--- Start DATA FOR THE TASK ---
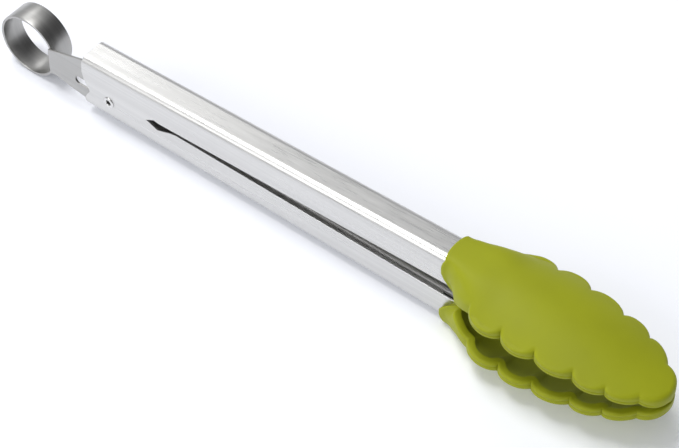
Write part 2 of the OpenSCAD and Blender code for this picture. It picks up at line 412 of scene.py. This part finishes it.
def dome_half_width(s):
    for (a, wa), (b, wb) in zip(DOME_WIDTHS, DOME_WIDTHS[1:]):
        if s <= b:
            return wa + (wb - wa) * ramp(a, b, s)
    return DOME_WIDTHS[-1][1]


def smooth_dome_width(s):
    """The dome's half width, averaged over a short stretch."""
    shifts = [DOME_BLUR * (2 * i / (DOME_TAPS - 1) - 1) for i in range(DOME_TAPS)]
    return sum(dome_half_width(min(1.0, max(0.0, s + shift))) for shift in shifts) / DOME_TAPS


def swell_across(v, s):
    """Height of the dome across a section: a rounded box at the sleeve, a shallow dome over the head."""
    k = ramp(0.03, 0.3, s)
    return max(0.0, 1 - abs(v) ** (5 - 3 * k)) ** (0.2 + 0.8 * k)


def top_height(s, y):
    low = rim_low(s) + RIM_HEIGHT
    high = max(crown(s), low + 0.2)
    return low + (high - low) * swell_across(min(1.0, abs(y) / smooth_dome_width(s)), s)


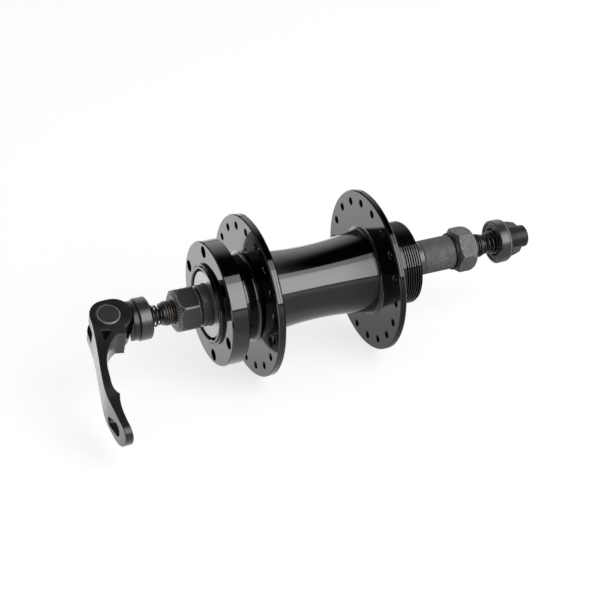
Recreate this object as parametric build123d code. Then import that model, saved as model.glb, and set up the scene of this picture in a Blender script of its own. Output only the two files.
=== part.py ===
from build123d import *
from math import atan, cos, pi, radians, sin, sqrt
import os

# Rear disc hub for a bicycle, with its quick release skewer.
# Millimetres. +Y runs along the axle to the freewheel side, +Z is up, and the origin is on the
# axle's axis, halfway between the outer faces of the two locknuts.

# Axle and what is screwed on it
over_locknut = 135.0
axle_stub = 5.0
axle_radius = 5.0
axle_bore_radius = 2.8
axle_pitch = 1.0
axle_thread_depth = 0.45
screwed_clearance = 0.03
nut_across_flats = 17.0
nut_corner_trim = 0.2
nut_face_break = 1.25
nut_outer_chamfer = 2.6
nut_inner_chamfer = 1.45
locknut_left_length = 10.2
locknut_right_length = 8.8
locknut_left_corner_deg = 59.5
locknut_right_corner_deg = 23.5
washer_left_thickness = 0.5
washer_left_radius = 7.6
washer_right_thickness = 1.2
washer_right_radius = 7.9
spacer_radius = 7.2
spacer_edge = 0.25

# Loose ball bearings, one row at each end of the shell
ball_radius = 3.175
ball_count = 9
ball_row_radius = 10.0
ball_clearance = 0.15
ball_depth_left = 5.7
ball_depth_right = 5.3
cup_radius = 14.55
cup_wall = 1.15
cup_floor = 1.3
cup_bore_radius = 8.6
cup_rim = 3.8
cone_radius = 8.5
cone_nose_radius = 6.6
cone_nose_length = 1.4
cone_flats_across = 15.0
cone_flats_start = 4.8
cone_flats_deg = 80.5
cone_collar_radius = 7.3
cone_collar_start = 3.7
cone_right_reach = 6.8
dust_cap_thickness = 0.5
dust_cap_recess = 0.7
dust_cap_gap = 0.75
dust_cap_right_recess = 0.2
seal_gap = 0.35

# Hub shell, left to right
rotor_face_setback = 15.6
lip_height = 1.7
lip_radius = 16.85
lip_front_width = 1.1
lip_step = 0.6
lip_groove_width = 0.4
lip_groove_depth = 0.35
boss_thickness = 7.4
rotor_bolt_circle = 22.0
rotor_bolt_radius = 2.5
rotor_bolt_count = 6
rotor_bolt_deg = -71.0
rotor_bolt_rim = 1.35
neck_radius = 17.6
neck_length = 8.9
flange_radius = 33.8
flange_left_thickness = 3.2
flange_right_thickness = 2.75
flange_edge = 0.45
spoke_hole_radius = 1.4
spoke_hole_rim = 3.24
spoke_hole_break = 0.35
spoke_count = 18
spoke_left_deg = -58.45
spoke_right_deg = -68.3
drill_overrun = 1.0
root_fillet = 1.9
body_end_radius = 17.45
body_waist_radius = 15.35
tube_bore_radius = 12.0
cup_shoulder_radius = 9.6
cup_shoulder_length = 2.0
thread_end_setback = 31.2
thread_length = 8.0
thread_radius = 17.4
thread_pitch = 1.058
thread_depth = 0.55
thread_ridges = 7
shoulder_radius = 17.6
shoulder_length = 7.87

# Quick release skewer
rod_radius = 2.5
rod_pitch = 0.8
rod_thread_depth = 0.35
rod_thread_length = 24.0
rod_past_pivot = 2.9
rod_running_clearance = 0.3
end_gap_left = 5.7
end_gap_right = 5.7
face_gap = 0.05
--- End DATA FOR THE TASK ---
▸ SHORT PROBLEM
Look above for the line that contains "Recreate this object". Starting there, transcribe every line exactly until you have copied the line that contains "seal_gap = 0.35".

▸ OUTPUT FOR THIS EXERCISE
Recreate this object as parametric build123d code. Then import that model, saved as model.glb, and set up the scene of this picture in a Blender script of its own. Output only the two files.
=== part.py ===
from build123d import *
from math import atan, cos, pi, radians, sin, sqrt
import os

# Rear disc hub for a bicycle, with its quick release skewer.
# Millimetres. +Y runs along the axle to the freewheel side, +Z is up, and the origin is on the
# axle's axis, halfway between the outer faces of the two locknuts.

# Axle and what is screwed on it
over_locknut = 135.0
axle_stub = 5.0
axle_radius = 5.0
axle_bore_radius = 2.8
axle_pitch = 1.0
axle_thread_depth = 0.45
screwed_clearance = 0.03
nut_across_flats = 17.0
nut_corner_trim = 0.2
nut_face_break = 1.25
nut_outer_chamfer = 2.6
nut_inner_chamfer = 1.45
locknut_left_length = 10.2
locknut_right_length = 8.8
locknut_left_corner_deg = 59.5
locknut_right_corner_deg = 23.5
washer_left_thickness = 0.5
washer_left_radius = 7.6
washer_right_thickness = 1.2
washer_right_radius = 7.9
spacer_radius = 7.2
spacer_edge = 0.25

# Loose ball bearings, one row at each end of the shell
ball_radius = 3.175
ball_count = 9
ball_row_radius = 10.0
ball_clearance = 0.15
ball_depth_left = 5.7
ball_depth_right = 5.3
cup_radius = 14.55
cup_wall = 1.15
cup_floor = 1.3
cup_bore_radius = 8.6
cup_rim = 3.8
cone_radius = 8.5
cone_nose_radius = 6.6
cone_nose_length = 1.4
cone_flats_across = 15.0
cone_flats_start = 4.8
cone_flats_deg = 80.5
cone_collar_radius = 7.3
cone_collar_start = 3.7
cone_right_reach = 6.8
dust_cap_thickness = 0.5
dust_cap_recess = 0.7
dust_cap_gap = 0.75
dust_cap_right_recess = 0.2
seal_gap = 0.35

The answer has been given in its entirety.